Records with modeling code

____

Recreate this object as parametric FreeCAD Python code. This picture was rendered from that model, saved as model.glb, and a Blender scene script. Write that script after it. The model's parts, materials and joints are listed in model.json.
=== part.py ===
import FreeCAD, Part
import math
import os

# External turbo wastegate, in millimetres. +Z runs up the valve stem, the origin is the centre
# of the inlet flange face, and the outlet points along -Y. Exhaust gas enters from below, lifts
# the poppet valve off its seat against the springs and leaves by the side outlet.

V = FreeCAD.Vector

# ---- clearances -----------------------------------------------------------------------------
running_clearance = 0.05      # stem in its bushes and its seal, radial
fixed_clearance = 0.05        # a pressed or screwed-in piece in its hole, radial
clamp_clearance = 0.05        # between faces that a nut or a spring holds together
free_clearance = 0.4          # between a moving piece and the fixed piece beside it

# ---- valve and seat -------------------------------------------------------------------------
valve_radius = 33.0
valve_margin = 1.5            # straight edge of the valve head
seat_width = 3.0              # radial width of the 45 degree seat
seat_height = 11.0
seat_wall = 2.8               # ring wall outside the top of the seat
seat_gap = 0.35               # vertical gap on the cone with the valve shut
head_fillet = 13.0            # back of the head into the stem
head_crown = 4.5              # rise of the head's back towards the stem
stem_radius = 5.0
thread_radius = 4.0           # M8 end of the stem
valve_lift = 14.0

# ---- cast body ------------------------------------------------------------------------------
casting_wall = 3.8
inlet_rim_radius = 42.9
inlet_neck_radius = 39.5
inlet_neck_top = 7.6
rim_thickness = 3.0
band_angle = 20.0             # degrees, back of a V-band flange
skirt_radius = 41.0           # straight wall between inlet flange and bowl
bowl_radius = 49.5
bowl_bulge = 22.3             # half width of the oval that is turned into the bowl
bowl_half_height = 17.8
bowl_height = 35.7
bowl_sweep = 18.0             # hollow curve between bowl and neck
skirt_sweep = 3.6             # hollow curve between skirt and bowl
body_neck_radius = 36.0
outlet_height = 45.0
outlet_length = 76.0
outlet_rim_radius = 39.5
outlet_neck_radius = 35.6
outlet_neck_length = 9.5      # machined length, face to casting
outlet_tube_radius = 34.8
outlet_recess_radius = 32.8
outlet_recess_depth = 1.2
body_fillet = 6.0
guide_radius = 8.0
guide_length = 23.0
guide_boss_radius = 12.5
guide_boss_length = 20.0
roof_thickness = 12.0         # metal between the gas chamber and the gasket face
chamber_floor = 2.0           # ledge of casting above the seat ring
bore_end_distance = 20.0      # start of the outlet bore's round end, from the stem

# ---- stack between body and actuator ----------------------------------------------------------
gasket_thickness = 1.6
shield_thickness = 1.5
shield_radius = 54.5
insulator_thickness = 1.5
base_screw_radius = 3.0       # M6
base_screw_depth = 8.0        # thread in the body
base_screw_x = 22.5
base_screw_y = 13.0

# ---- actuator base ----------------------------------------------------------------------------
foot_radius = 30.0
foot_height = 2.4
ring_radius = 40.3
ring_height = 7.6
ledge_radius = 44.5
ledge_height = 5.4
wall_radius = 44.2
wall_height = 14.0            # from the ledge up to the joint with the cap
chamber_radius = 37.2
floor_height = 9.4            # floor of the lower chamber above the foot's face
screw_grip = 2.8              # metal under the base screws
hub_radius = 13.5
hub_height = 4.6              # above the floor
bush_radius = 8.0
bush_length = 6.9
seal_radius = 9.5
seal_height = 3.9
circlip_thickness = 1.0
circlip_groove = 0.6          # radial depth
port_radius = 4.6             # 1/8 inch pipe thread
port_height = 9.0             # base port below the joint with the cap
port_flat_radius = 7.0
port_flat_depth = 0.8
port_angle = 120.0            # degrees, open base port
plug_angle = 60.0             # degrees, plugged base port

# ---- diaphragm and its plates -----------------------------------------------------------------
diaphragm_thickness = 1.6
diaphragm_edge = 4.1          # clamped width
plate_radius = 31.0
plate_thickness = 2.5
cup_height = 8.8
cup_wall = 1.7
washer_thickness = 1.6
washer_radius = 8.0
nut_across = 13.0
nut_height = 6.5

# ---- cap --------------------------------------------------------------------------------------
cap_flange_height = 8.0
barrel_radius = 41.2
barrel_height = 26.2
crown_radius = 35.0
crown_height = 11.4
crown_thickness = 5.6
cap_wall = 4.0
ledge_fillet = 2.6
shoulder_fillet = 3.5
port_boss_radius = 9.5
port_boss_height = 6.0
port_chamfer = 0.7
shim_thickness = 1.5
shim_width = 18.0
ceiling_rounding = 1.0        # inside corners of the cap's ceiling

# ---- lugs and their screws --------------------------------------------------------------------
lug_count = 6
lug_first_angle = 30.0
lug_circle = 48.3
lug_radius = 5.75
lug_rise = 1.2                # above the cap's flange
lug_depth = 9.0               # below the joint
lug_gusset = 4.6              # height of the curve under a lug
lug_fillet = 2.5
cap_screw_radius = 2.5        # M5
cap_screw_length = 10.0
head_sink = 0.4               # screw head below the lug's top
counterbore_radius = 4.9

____

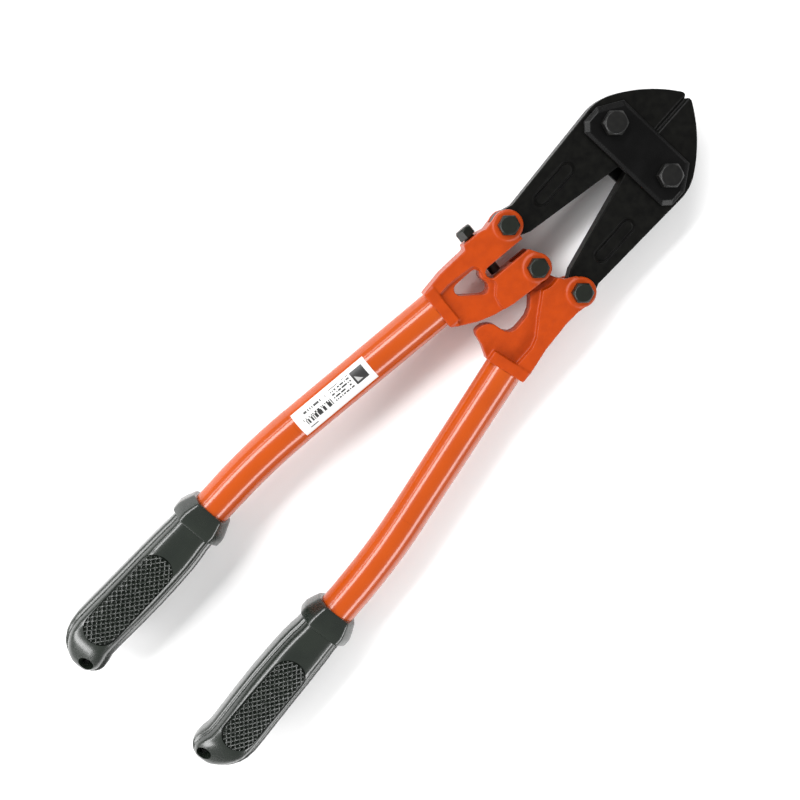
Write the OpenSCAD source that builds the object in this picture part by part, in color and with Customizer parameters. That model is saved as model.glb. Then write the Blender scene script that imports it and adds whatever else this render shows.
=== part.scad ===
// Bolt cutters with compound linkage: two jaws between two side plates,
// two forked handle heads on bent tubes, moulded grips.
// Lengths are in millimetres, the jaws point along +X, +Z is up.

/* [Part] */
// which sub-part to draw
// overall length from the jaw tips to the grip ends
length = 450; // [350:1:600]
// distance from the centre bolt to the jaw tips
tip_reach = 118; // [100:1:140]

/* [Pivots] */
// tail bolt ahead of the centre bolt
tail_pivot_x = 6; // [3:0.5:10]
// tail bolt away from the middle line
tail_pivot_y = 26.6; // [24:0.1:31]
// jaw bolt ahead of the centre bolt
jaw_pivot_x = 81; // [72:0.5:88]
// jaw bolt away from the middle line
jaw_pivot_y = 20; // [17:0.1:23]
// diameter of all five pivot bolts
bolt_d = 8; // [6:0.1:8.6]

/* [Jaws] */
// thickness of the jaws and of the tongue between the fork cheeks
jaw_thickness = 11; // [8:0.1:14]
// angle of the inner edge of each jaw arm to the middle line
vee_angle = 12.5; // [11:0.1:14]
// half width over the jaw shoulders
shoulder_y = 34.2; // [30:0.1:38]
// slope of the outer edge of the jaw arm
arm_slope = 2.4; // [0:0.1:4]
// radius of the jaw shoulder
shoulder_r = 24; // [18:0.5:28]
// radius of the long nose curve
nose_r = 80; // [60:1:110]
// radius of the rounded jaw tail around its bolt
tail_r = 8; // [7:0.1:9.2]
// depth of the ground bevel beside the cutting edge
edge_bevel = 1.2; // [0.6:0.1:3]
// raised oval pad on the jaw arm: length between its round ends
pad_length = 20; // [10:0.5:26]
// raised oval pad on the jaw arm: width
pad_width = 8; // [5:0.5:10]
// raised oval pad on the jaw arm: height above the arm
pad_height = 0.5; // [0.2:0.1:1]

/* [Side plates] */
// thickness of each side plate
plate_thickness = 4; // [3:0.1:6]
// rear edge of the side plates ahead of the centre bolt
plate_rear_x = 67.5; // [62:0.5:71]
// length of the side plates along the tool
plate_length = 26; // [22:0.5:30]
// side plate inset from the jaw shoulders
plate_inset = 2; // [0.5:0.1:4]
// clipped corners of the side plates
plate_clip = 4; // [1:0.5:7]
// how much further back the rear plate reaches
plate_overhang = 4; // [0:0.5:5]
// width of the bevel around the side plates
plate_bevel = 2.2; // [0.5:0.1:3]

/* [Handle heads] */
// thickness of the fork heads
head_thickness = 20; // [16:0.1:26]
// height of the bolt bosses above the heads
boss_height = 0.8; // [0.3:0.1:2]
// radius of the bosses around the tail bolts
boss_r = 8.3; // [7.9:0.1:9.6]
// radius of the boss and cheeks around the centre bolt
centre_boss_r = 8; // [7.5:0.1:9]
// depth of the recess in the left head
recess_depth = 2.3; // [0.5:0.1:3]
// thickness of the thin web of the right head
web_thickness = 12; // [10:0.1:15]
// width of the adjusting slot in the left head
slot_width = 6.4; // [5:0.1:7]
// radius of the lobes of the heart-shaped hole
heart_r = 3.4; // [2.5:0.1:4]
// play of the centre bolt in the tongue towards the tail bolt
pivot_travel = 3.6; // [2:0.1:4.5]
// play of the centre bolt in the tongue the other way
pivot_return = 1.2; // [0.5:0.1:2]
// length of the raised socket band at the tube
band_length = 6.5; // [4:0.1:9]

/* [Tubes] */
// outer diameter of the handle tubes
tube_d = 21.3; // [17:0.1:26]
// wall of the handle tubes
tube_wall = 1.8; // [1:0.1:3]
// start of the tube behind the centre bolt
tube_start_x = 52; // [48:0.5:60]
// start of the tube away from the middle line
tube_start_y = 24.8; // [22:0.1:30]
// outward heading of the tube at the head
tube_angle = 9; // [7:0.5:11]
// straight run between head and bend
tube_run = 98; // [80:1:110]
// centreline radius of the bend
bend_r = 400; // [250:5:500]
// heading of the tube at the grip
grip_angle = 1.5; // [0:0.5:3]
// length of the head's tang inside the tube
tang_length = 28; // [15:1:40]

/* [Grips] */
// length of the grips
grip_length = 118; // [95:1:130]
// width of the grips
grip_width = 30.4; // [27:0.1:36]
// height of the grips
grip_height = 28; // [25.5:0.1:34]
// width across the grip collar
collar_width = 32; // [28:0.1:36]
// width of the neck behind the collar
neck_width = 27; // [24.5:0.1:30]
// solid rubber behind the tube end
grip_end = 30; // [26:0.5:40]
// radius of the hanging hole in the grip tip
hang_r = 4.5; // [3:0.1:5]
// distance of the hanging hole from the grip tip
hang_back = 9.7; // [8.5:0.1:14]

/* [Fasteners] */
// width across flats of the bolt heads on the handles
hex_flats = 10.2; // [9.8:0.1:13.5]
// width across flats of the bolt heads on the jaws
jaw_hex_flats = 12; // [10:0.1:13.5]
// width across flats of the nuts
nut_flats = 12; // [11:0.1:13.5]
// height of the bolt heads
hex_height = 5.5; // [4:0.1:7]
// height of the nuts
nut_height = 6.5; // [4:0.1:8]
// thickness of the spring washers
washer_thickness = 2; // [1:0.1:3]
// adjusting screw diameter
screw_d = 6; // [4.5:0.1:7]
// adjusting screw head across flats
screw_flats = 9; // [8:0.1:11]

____

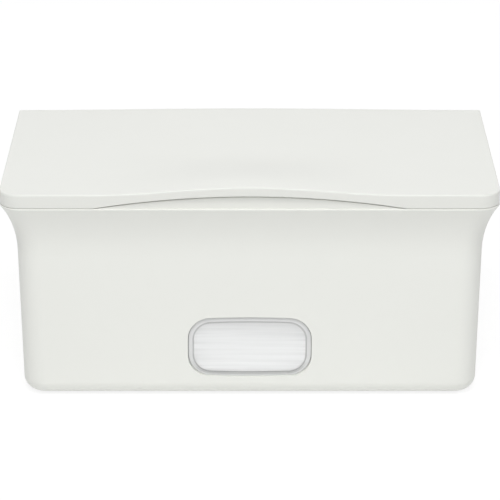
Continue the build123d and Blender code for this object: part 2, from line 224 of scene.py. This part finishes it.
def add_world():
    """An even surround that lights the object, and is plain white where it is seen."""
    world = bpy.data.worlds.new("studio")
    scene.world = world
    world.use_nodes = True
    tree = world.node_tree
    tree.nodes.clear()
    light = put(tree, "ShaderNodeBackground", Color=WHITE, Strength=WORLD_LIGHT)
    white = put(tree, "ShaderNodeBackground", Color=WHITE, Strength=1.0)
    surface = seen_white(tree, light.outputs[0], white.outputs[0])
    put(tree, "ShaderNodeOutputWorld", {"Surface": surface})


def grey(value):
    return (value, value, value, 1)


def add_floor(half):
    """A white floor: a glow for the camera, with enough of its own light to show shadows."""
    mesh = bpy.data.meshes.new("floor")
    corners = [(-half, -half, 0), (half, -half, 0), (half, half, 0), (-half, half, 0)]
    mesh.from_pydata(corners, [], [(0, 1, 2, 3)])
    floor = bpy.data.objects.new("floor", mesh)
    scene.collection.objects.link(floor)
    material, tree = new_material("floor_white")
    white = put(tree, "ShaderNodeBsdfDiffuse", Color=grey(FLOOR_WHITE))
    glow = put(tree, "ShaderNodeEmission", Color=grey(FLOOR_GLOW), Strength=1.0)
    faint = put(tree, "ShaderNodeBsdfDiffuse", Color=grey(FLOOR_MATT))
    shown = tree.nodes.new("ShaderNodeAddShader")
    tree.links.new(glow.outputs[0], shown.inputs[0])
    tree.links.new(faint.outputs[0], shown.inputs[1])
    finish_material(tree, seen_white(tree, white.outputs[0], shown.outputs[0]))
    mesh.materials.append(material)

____

## WHAT THE TASK REQUIRES:
Write out, exactly as they stand, the lines from the one containing "Continue the build123d" through the one containing "return (value, value, value, 1)", both ends included.

## RESPONSE TO THE EXERCISE:
Continue the build123d and Blender code for this object: part 2, from line 224 of scene.py. This part finishes it.
def add_world():
    """An even surround that lights the object, and is plain white where it is seen."""
    world = bpy.data.worlds.new("studio")
    scene.world = world
    world.use_nodes = True
    tree = world.node_tree
    tree.nodes.clear()
    light = put(tree, "ShaderNodeBackground", Color=WHITE, Strength=WORLD_LIGHT)
    white = put(tree, "ShaderNodeBackground", Color=WHITE, Strength=1.0)
    surface = seen_white(tree, light.outputs[0], white.outputs[0])
    put(tree, "ShaderNodeOutputWorld", {"Surface": surface})


def grey(value):
    return (value, value, value, 1)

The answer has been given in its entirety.